フォーレ入門「高度に洗練された音楽を楽しむことは、人生に新しい力を獲得すること」
今年2024年は、フランスの作曲家ガブリエル・フォーレの没後100年に当たります。フォーレの音楽は響きが独特で素敵だけれど、どこかつかみどころがないような気がしませんか?
「レクイエム」が有名なフォーレですが、歌曲やピアノ曲も旋律とハーモニーが美しく、知らずに愛好している方も意外と多いのです。
そんなフォーレの魅力や入門者へのおすすめ曲を、フォーレを愛するピアニストの花岡千春さんに教えていただきました。
没後100年を迎えるフォーレの音楽は、フランス音楽のもっとも純度の高い結晶だと言えるでしょう。ドビュッシーやラヴェルももちろんフランス的ですが、彼らはよりインターナショナルな要素の多い作曲家であると言えると思うのです。
フォーレには、彼しか持っていない、不思議な土着性のようなものがあります。土着性などと書くと、なんだか垢抜けない音楽を想像するでしょうか? とんでもない! いかにもフランス人らしい精妙な色彩感覚と粋、意外な素朴さ、含羞、といった要素は、フォーレの音楽の根幹です。そしてそれらに加えて、フォーレの場合は、第一級の「洗練」が加わるのです。
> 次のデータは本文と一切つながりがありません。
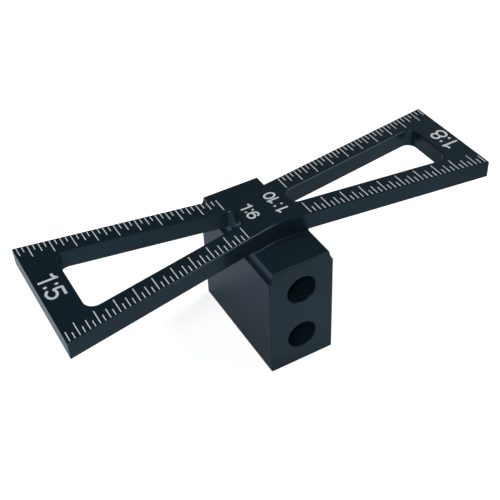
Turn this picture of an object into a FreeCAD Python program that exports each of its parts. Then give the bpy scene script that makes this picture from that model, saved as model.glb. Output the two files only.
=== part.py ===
import FreeCAD, Part
import os
import Sketcher

# Dovetail marker: a bow-tie plate and a fence block, machined from one piece of aluminium.
# The origin is the middle of the block's underside. +Z is up, and +X runs towards the slimmer arm.

os.makedirs("parts", exist_ok=True)
doc = FreeCAD.newDocument("DovetailMarker")

# Driving sizes in millimetres, each with what it measures.
sizes = {
    "armLength": (72.3, "block centre to either end of the plate"),
    "waistWidth": (17.84, "plate width where its two tapers cross"),
    "leftEndWidth": (44.74, "plate width at the end of the steep taper"),
    "rightEndWidth": (36.93, "plate width at the end of the slim taper"),
    "waistBendRadius": (25.0, "rounding where the two tapers meet"),
    "plateThickness": (5.9, "thickness of the arms"),
    "barWidth": (7.05, "side bar beside a window, square to the edge"),
    "endBarWidth": (9.5, "bar across the end of an arm"),
    "windowStart": (8.85, "block centre to the narrow end of a window"),
    "windowCornerRadius": (3.2, "rounding in a window's corners at the wide end"),
    "windowTipRadius": (2.2, "rounding in a window's corners at the narrow end"),
    "blockWidth": (22.4, "fence block along the plate"),
    "blockLength": (44.0, "fence block across the plate"),
    "shelfHeight": (41.0, "block underside to the shelf beside the waist"),
    "shelfDrop": (0.7, "shelf below the underside of the arms"),
    "shelfCornerRadius": (0.4, "hollow corner between the plate's edge and the shelf"),
    "reliefDepth": (1.4, "relief under the arms, in from the block's side"),
    "reliefFall": (4.2, "relief down from the underside of the arms"),
    "reliefRadius": (7.0, "hollow of the relief"),
    "boreDiameter": (10.0, "both bores through the block"),
    "boreDrop": (10.6, "shelf to the upper bore's axis"),
    "borePitch": (19.2, "upper bore's axis to the lower bore's axis"),
    "boreBreak": (0.2, "broken edge at the mouth of a bore"),
    "plateBreak": (0.25, "broken edge round the top of the plate"),
    "blockBreak": (0.3, "broken edge round the block"),
    "markPitch": (1.5875, "one graduation to the next, a sixteenth of an inch"),
    "firstMark": (10.9, "block centre to the first graduation"),
    "markWidth": (0.34, "width of every graduation"),
    "quarterMark": (5.9, "plate edge to the inner end of a quarter-inch graduation"),
    "eighthMark": (4.25, "plate edge to the inner end of an eighth-inch graduation"),
    "sixteenthMark": (2.9, "plate edge to the inner end of a sixteenth-inch graduation"),
    "markInset": (0.4, "plate edge to the outer end of every graduation"),
    "markDepth": (0.1, "depth of the engraving"),
}

sheet = doc.addObject("Spreadsheet::Sheet", "Sizes")
for row, (alias, (value, meaning)) in enumerate(sizes.items(), start=1):
    sheet.set(f"A{row}", meaning)
    sheet.set(f"B{row}", str(value))
    sheet.setAlias(f"B{row}", alias)
doc.recompute()

body = doc.addObject("PartDesign::Body", "MarkerBody")
body.Label = "marker_body"
body.Placement = FreeCAD.Placement()

# Lengths that several features share, as formulas of the sheet.
armUnderside = "(Sizes.shelfHeight + Sizes.shelfDrop)"
plateTop = "(Sizes.shelfHeight + Sizes.shelfDrop + Sizes.plateThickness)"
blockHalf = "(Sizes.blockWidth / 2)"
fenceHalf = "(Sizes.blockLength / 2)"
windowEnd = "(Sizes.armLength - Sizes.endBarWidth)"

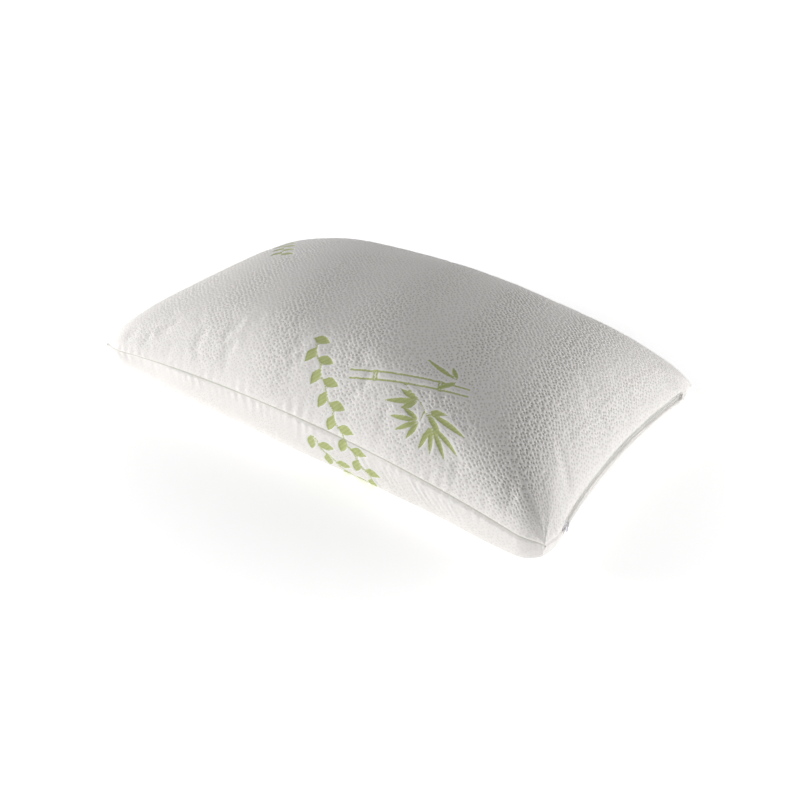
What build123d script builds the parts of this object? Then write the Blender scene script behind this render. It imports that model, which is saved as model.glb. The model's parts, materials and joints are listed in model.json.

生まれ持った高貴さとハイクラスな場で身につけたマナー
幼くして才能を認められ、少年時代に単身南仏からパリに上ってきたフォーレは、在籍したニーデルメイエール校校長のニーデルメイエール氏に可愛がられ、彼に連れられて、早くから上流階級のサロンに出入りしていました。そのためか、ハイクラスな場での立ち居振る舞いも早くから自然に身につけたのでしょう。ドビュッシーなどとは、それが少し異なるところです。
もちろん品格や洗練というのは、そうしたマナーだけではなく、生まれ持ったノブレスnoblesse(高貴さ)がなければお話にならないのですが、フォーレは生来のそれとマナーの両方を、理想的な形で持っていたのです。
プルーストの『失われた時を求めて』の登場人物のモデルたち、グレフュール伯爵夫人、モンテスキュー伯爵らや、当代随一の芸術のパトロネスだったポリニャック大公妃との関わりで、フォーレの名作が次々と生み出されています。
弟子のラヴェルのローマ大賞*落選事件の結果、パリ高等音楽院出身ではないフォーレが、学長に選出されました。経済的には決して恵まれなかった彼が、中年になって突然こうしたポストに就き、さまざまな改革を果敢にしたことも、看過できないことです。
南仏出身のむしろ陽気な気質のフォーレが、ロベスピエールなどというあだ名を頂戴するような、思い切った改革を断行したことが、現在のパリ高等音楽院の隆盛の基盤を作ったと考えられています。
*ローマ大賞:フランス美術アカデミーの作曲部門で、毎年の選考の結果、第1位の大賞受賞者には4年間のローマ留学が認められた。フランスの作曲家の登竜門で、受賞者にはベルリオーズ、ビゼー、ドビュッシー、デュティユーらがいる。